ATR - Day 39: A sudden and unexpected tiger sighting in the Tala Zone of Bandhavgarh Tiger Reserve
November 8, 2023
Tuesday, 10:30 PM
Bandhav Vilas,
Village Kuchwahi,
Tehsil Manpur,
District Umaria,
Madhya Pradesh,
India
We did our morning safari in Bandhavgarh Tiger Reserve’s Tala Zone, which is not exactly renowned for tiger sighting, which meant that we had no reasons to get our hopes high. So with duller than modest expectations, we entered the reserve. Howsoever modest our expectations, we did find a lot of pugmarks, but no tiger, which did not dampen our enthusiasm because we had not entered the jungle with much hope anyway. The one thing that we knew and were excited about was that one gets great poha and Maggi in the canteen of the Tala Zone. So in the absence of tiger sighting, we focused on other animals and the gastronomic promises of Tala Zone reasonably famed canteen.
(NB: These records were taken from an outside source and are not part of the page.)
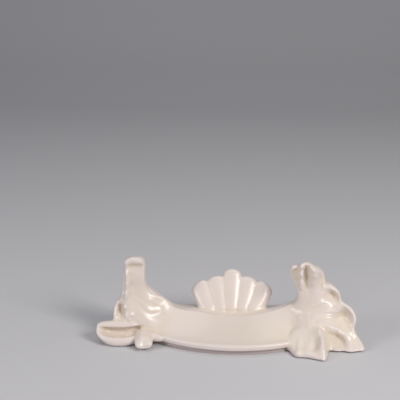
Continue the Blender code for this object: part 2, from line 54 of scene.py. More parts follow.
# The stand
PLATE_RADIUS = 127.0
PLATE_LEAN = math.radians(16)
SEAT_HEIGHT = 22.0  # lowest point of the plate's rim above the table
FRONT_REACH = 47.5  # from the seat to the middle of the bowed front
FRONT_BOW_RADIUS = 125.0
FRONT_BOW_CENTRE = 2.0
BACK_REACH = 54.0
BACK_HEIGHT = 12.0
HALF_LENGTH = 101.0  # of the bed, under the leaves
WALL = 5.0
LIP_OVERHANG = 1.5
LIP_HEIGHT = 10.0
LIP_WIDTH = 3.0  # of the flat along the top of the front edge
CREST = -3.0  # y of the bed's highest line, just in front of the seat
SOLE = 4.35  # underside of the glazed body, just above the foot
FOOT_HEIGHT = 4.0
FOOT_WALL = 5.0
FOOT_SET_BACK = 2.2  # of the foot inside the bed's edge
FOOT_EDGE = 0.4  # rounding of the foot's corners
JOINT_GAP = 0.3
PRONG_CLEARANCE = 2.5  # between the prongs and the plate's face

# How finely it is drawn
VOXEL = 0.85
SOFTENING = 8  # smoothing passes over the merged forms
HOLLOW_SOFTENING = 30  # passes that find where the surface is hollow
FINGER_STATIONS = 40
FINGER_SIDES = 28
BED_STATIONS = 70
OUTLINE_STEPS = 6  # along each side of a leaf's outline
LEAF_SHARES = [0.045 * k for k in range(1, 20)] + [0.885, 0.91, 0.935, 0.955, 0.975, 0.99]
TINY = 1e-9
FAR = 1e9


# ---------------------------------------------------------------- small maths


def metres(point):
    """A design point in millimetres, as the frame's own coordinates."""
    return (Vector(point) - MIDDLE) * MM


def ramp(value, low, high):
    """A smooth step from 0 at low to 1 at high."""
    t = min(max((value - low) / (high - low), 0.0), 1.0)
    return t * t * (3 - 2 * t)


def bell(value, centre, spread):
    return math.exp(-(((value - centre) / spread) ** 2))


def smooth_through(values, where):
    """The value at `where`, from 0 to 1, on a smooth curve through evenly spaced numbers or vectors."""
    last = len(values) - 1
    span = min(int(where * last), last - 1)
    t = where * last - span
    before = values[span - 1] if span else values[0] * 2 - values[1]
    after = values[span + 2] if span + 2 <= last else values[last] * 2 - values[last - 1]
    start, end = values[span], values[span + 1]
    return (
        start * 2
        + (end - before) * t
        + (before * 2 - start * 5 + end * 4 - after) * t**2
        + (start * 3 - before - end * 3 + after) * t**3
    ) * 0.5


def smooth_outline(corners, steps):
    """A closed smooth curve through the corners, each span in that many steps."""
    corners = [Vector(c) for c in corners]
    count = len(corners)
    points = []
    for i in range(count):
        p0, p1, p2, p3 = (corners[(i + k) % count] for k in (-1, 0, 1, 2))
        for s in range(steps):
            t = s / steps
            points.append((p1 * 2 + (p2 - p0) * t + (p0 * 2 - p1 * 5 + p2 * 4 - p3) * t**2
                           + (p1 * 3 - p0 - p2 * 3 + p3) * t**3) * 0.5)
    return points


# ---------------------------------------------------------------- forms


def skin(rings, tips):
    """A closed mesh over rings of points; each end is drawn in to its tip, or closed flat if that is None."""
    bm = bmesh.new()
    loops = [[bm.verts.new(metres(p)) for p in ring] for ring in rings]
    for a, b in zip(loops, loops[1:]):
        for k in range(len(a)):
            n = (k + 1) % len(a)
            bm.faces.new((a[k], a[n], b[n], b[k]))
    for loop, tip in zip((loops[0], loops[-1]), tips):
        if tip is None:
            bm.faces.new(loop)
            continue
        pole = bm.verts.new(metres(tip))
        for k in range(len(loop)):
            bm.faces.new((pole, loop[(k + 1) % len(loop)], loop[k]))
    bmesh.ops.recalc_face_normals(bm, faces=bm.faces)
    mesh = bpy.data.meshes.new("form")
    bm.to_mesh(mesh)
    bm.free()
    return mesh


def finger(spine, widths, thicks, face):
    """A tapering finger with rounded ends; face is the way its broad side looks."""
    spine = [Vector(p) for p in spine]
    length = sum((b - a).length for a, b in zip(spine, spine[1:]))
    face = Vector(face)
    rings = []
    for i in range(FINGER_STATIONS):
        where = 0.5 - 0.5 * math.cos(math.pi * (i + 0.2) / (FINGER_STATIONS - 0.6))
        centre = smooth_through(spine, where)
        ahead = smooth_through(spine, min(where + 0.01, 1)) - smooth_through(spine, max(where - 0.01, 0))
        ahead.normalize()
        out = (face - ahead * face.dot(ahead)).normalized()
        across = ahead.cross(out)
        width = smooth_through(widths, where)
        thick = smooth_through(thicks, where)
        reach = max(min((width + thick) / 2 / length, 0.49), 0.02)
        edge = min(where, 1 - where) / reach
        closing = math.sqrt(max(1 - (1 - edge) ** 2, 0)) if edge < 1 else 1.0
        ring = []
        for k in range(FINGER_SIDES):
            turn = math.tau * k / FINGER_SIDES
            ring.append(centre + (across * width * math.cos(turn) + out * thick * math.sin(turn)) * closing)
        rings.append(ring)
    return skin(rings, [spine[0], spine[-1]])


def relief(lines, give=0.3):
    """A smooth depth over (across, up) that passes near every (across, depth, up) point of the lines."""
    points = np.array([point for line in lines for point in line], dtype=float)
    spots, depths = points[:, (0, 2)], points[:, 1]
    count = len(points)
    system = np.zeros((count + 3, count + 3))
    gaps = ((spots[:, None] - spots[None]) ** 2).sum(2)
    system[:count, :count] = gaps * np.log(gaps + TINY) + np.eye(count) * give
    system[:count, count] = system[count, :count] = 1
    system[:count, count + 1:] = spots
    system[count + 1:, :count] = spots.T
    weights = np.linalg.solve(system, np.append(depths, (0, 0, 0)))

    def depth(across, up):
        gap = ((spots - (across, up)) ** 2).sum(1)
        return float(weights[:count] @ (gap * np.log(gap + TINY)) + weights[count:] @ (1, across, up))

    return depth


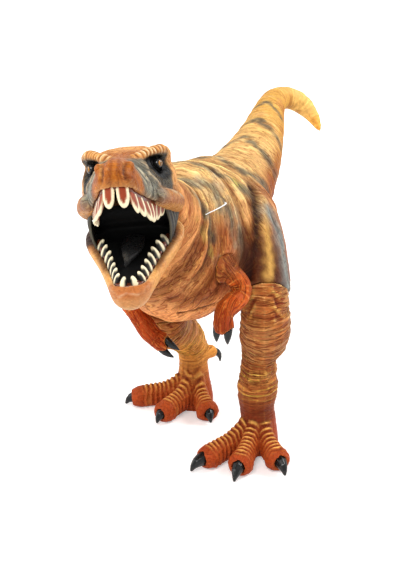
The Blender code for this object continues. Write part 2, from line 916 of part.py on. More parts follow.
def build_skull(mount, material):
    """Upper head with brows, cheeks, eye sockets, palate hollow and hinge notch."""
    bm = bmesh.new()
    add_loft(bm, refine(skull_stations(), 3), X_AXIS, 24, SKULL_POWER, -Y_AXIS)
    for side in (-1, 1):
        for shares, radius in ((BROW_SHARES, BROW_RADIUS), (CHEEK_SHARES, CHEEK_RADIUS)):
            ridge = [
                (head_point(side * out, fore, up), thick * radius, thick * radius)
                for out, fore, up, thick in shares
            ]
            add_loft(bm, refine(ridge, 3), Z_AXIS, 10)
        out, fore, up = NOSTRIL_SHARES
        radii = (NOSTRIL_RADIUS, NOSTRIL_RADIUS, NOSTRIL_RADIUS)
        add_ball(bm, head_point(side * out, fore, up), radii)
    skull = make_object("skull", bm, material, mount)
    blend_skin(skull, HEAD_VOXEL, HEAD_KEEP_SHARE)

    bm = bmesh.new()
    add_half_space(bm, Vector((0, NECK_JOINT_SETBACK - SEAT_GAP, 0)), Y_AXIS)
    cut(skull, make_cutter("skull_trim", bm, mount))

    bm = bmesh.new()
    profile = (
        (-SPIGOT_LENGTH, SPIGOT_RADIUS),
        (SPIGOT_LENGTH, SPIGOT_RADIUS),
    )
    add_turned(bm, profile, Vector((0, NECK_JOINT_SETBACK, NECK_JOINT_RISE)), Y_AXIS, 24)
    boolean(skull, make_cutter("spigot", bm, mount), "UNION", "Add spigot")

    bm = bmesh.new()
    rows = UPPER_ARCH.rows(LIP_WALL, MOUTH_REAR_SHARE, BARREL_HALF_WIDTH + HINGE_GAP)
    sections = [(-fore * HEAD_LENGTH, half, -HEAD_CROWN, PALATE_RISE) for fore, half in rows]
    add_channel(bm, sections)
    cut(skull, make_cutter("mouth_hollow", bm, mount))

    bm = bmesh.new()
    half = BARREL_HALF_WIDTH + HINGE_GAP
    radius = BARREL_RADIUS + HINGE_GAP
    add_turned(bm, ((-half, radius), (half, radius)), Vector((0, 0, 0)), X_AXIS, 24)
    cut(skull, make_cutter("hinge_notch", bm, mount))

    bm = bmesh.new()
    half = BARREL_HALF_WIDTH + PIN_OVERHANG + SEAT_GAP
    radius = PIN_RADIUS + SEAT_GAP
    add_turned(bm, ((-half, radius), (half, radius)), Vector((0, 0, 0)), X_AXIS, 12)
    cut(skull, make_cutter("pin_bore", bm, mount))
    return skull


def cut_jaw_room(skull, hinge):
    """Trim the underside of the cheeks to the space of the open jaw."""
    rear = HINGE_GAP - JAW_SHARES[0][0] * JAW_LENGTH
    front = -JAW_ROOM_SHARE * JAW_LENGTH
    high = JAW_ROOM_RISE_SHARE * JAW_DEPTH + HINGE_GAP
    wide = HEAD_HALF_WIDTH + CUT_MARGIN
    bm = bmesh.new()
    add_channel(bm, ((rear, wide, -HEAD_CROWN, high), (front, wide, -HEAD_CROWN, high)))
    cut(skull, make_cutter("jaw_room", bm, hinge))


def build_eyes(mount, skull, material):
    """Glassy ball eyes, each in a round socket under its brow."""
    for side, name in ((1, "left_eye"), (-1, "right_eye")):
        out, fore, up = EYE_SHARES
        centre = head_point(side * out, fore, up)
        bm = bmesh.new()
        add_ball(bm, centre, (EYE_RADIUS, EYE_RADIUS, EYE_RADIUS), 14)
        make_object(name, bm, material, mount)
        bm = bmesh.new()
        grown = EYE_RADIUS + SEAT_GAP
        add_ball(bm, centre, (grown, grown, grown), 14)
        cut(skull, make_cutter(name + "_socket", bm, mount))


def build_palate(mount, material):
    """Dark lining pressed against the roof of the mouth."""
    high = PALATE_RISE - SEAT_GAP
    low = high - LINING_THICKNESS
    rows = UPPER_ARCH.rows(LIP_WALL + SEAT_GAP, PALATE_REAR_SHARE, BARREL_HALF_WIDTH)
    bm = bmesh.new()
    add_channel(bm, [(-fore * HEAD_LENGTH, half, low, high) for fore, half in rows])
    return make_object("palate_lining", bm, material, mount)


def lip_height(point):
    """Height of the upper lip line at a point of the arch."""
    return read_share(SKULL_SHARES, -point.y / HEAD_LENGTH, 4) * HEAD_CROWN


def rim_height(point):
    """Height of the lower jaw's rim at a point of the arch."""
    return read_share(JAW_SHARES, -point.y / JAW_LENGTH, 3) * JAW_DEPTH


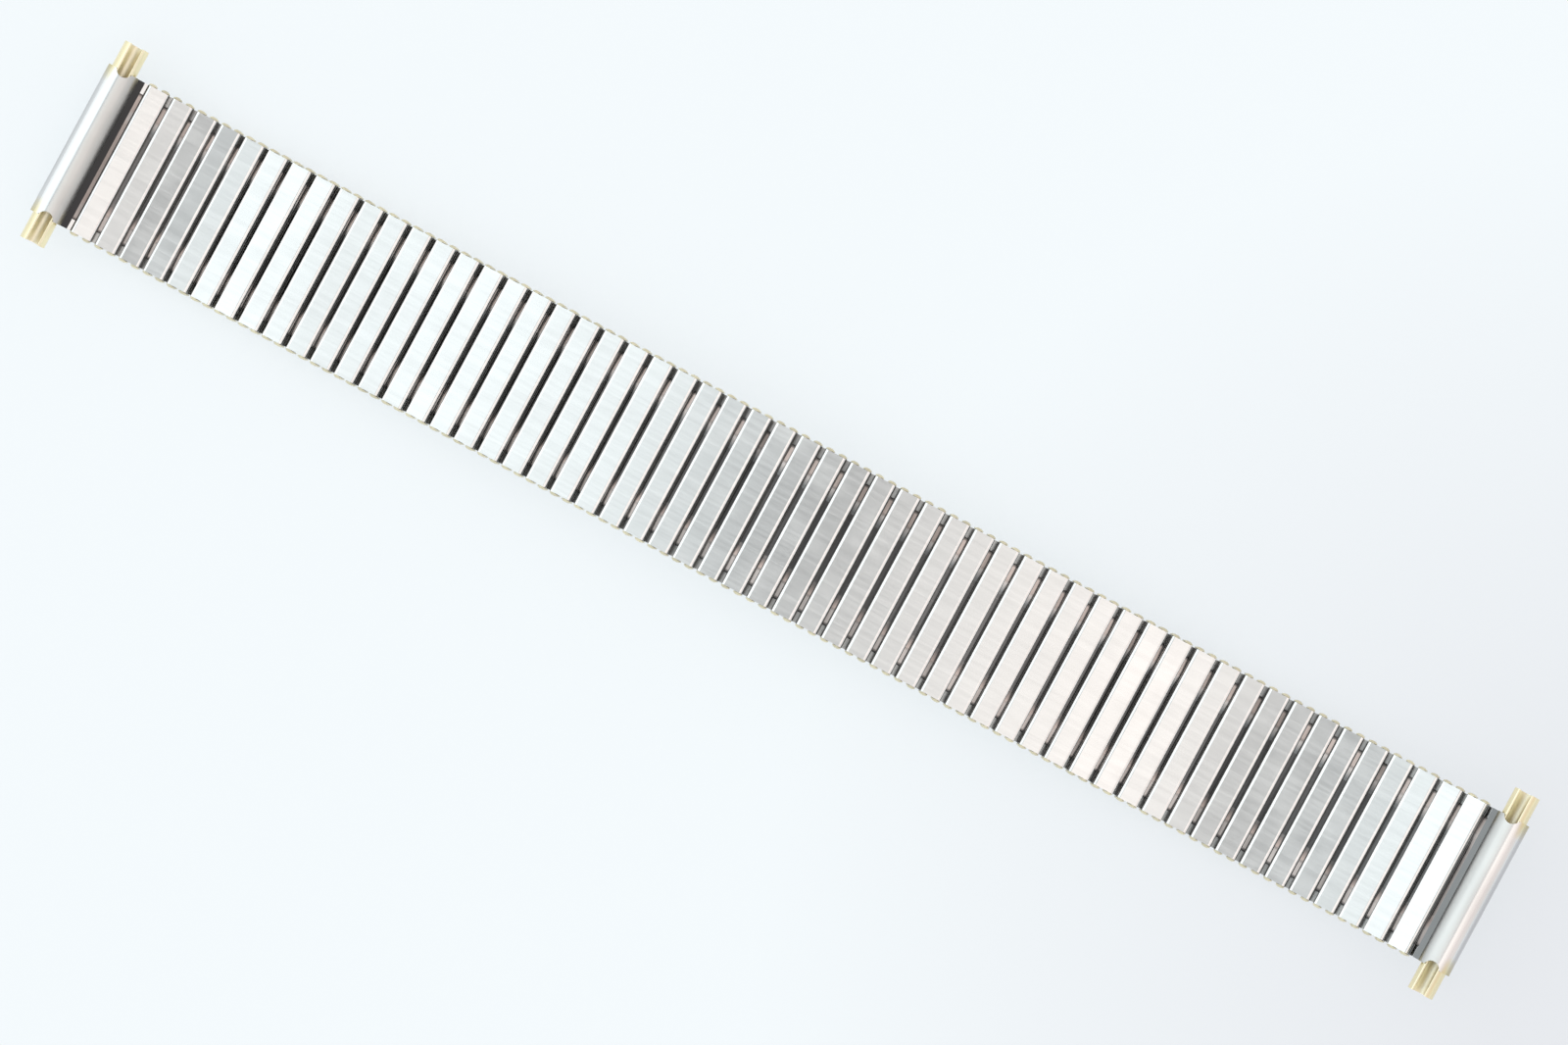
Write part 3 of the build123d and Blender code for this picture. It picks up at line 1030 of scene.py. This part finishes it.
@dataclass
class EndPiece:
    """One end of the band: the end sleeve with its tube for the last clips, and two inserts.

    All shapes are those of the left end, about the middle of its tube, and the right end's are
    mirrored. The satin and the painted shades go by the angle from the roll's top, the gilt on its
    flanks by the distance from its axis, and the gilt at its ends by how far past its start a point
    lies.
    """

    sizes: BandSizes
    line: BandLine
    end: End
    lower_row: SleeveRow
    roll_steps: int = 72
    roll_curve_width: float = 0.4
    seam_angle: float = 12
    satin: dict[End, Fade] = field(default_factory=lambda: {
        End.LEFT: Fade(-14, -4), End.RIGHT: Fade(-19, -9)})
    # painted shade: on the tube in each end's channel, and low on the roll's outer and inner flanks by
    # the angle from its top
    channel_painted_shade: dict[End, float] = field(default_factory=lambda: {
        End.LEFT: 1.0, End.RIGHT: 0.78})
    outer_painted_shade: Fade = Fade(45, 70, 0.35)
    inner_painted_shade: Fade = Fade(15, 60, 0.4)
    # how much of the spring's lighter colour the end's spring gets, in place of the dark painted shade
    end_spring_lightness: float = 0.9
    notch_radius: float = 0.8
    notch_depth: float = 0.6
    gilt_length: float = 1.3
    gilt_rows: tuple[float, float] = (-0.4, 0.25)  # rows of points, from where the gilt starts
    gilt_ends: Fade = Fade(0, 0.5)
    gilt_outside: Fade = Fade(0.8, 1.1)
    gilt_inside: Fade = Fade(1.15, 1.3, 0.6)
    groove: float = 1.1
    lip_shares: tuple[float, ...] = (0, 0.12, 0.35, 0.65)
    lip_edge_share: float = 0.12
    lip_height_share: float = 0.8
    insert_reach: float = 2.65
    insert_end_gap: float = 0.2
    insert_steps: int = 40
    insert_curve_width: float = 0.5
    sleeve_seed: int = 11
    spring_seed: int = 12
    insert_seed: int = 13

    @property
    def name(self) -> str:
        """The end's name in the record."""
        return self.end.name.lower()

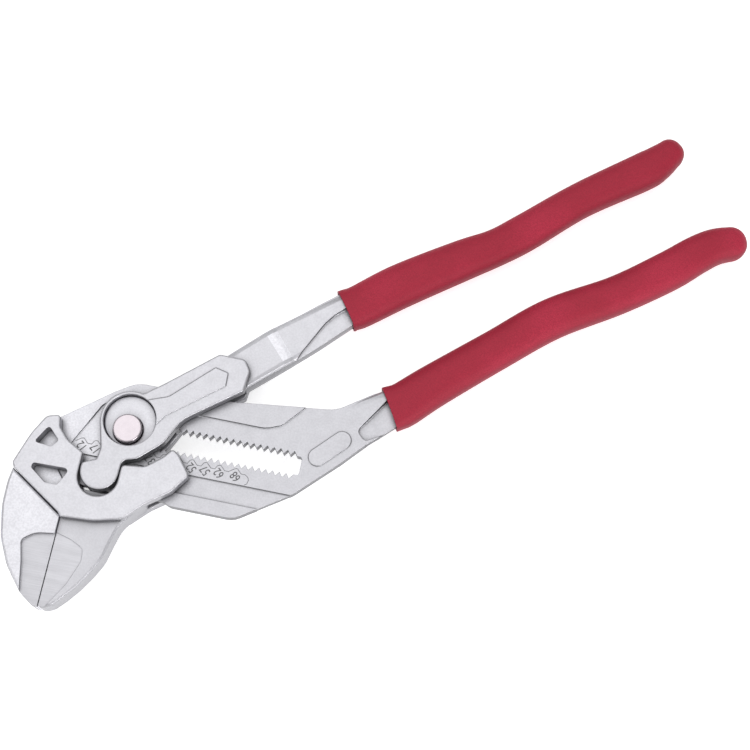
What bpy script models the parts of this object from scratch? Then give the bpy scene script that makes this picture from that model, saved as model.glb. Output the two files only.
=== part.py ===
"""Pliers wrench with parallel smooth jaws, a toothed slot and a push button lock.

The tool lies flat on its rear side. X runs along the slot, the way the sliding jaw travels, Y across it
towards the handles' side, and Z up through the thickness. The origin is on the lever's pivot axis, on
the plane that the tool rests on. Lengths are in metres.
"""
import math

import bmesh
import bpy
from mathutils import Vector

# Driving sizes of the whole tool
HEAD_SPAN = 0.100          # the length that the outline tables are shares of
PLATE = 0.0046             # thickness of one lever plate or one jaw cheek
FLANGE = 0.0058            # thickness of the slotted arm between the plates
RUN_GAP = 0.0003           # clearance between pieces that slide, turn or touch
OVERRUN = 0.002            # how far a cutter runs past what it cuts
WELD = 0.000003            # points closer than this are one point

# Toothed slot
PITCH = 0.0025             # one step of the jaw setting
TIP_HALF = 0.0034          # from the slot's centreline to the tips of the teeth
TOOTH_DEPTH = 0.0017
SLOT_ROUND = 0.0022
SLOT_ZONE_DROP = 0.0007    # how far the toothed zone lies below the flange on each face
SLOT_Y_SHARE = -0.033      # the slot's centreline, below the pivot axis
SLOT_RIGHT_SHARE = 0.632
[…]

And I was just recording an onscreen surrender to the circumstances, saying that we had not encountered any tigers and were heading to the canteen to savour the food now, having given up on the hope of finding a tiger for the moment. The driver of our gypsy was talking to the drive of another gypsy, probably sharing the disappointment of not coming across a tiger (or, for all I know, exchanging notes on how best to cope with the travails of hosting their mothers-in-law). Irshad was lost in his own thoughts, like he usually is when he is left clueless about how to find a tiger, which can always happen because tigers, being big cats and cats, in general, being notoriously unpredictable, can act in baffling ways. So Irshad was deep around the rockbottom of his thoughts when I heard something that seemed like an unusual sound. And I directed Irshad’s attention to it but he dismissed it as nothing significant. But it sounded like the roar of a tiger because it couldn’t be the sound of far-away thunder. And I said so. Irshad again dismissed it as nothing.
By the time my short exchange with Irshad ended, the gypsy had already started moving with the drivers having finished their conversation, but it hadn’t rolled far from where it had stopped that the tiger roar became unmistakable and the tiger, called Kajri, made an appearance on the road, crossed it and disappeared into the woods. I managed to click several wonderful pictures. Kajri is suspected by a few people of having killed human beings but it is still doubtful. However, two of her cubs have been put in the enclosure away from her because they were found around dead human beings, who are thought of having been killed by a tiger. But neither of the cubs was seen attacking the humans or eating them. So the best guess is that the human beings came too close to the tiger, perhaps Kajri, and she, being with her cubs, was alarmed and lethally wounded the human beings. Since Kajri or her cubs had not been seen eating them, it doesn’t appear to be the case that the human beings were hunted as prey.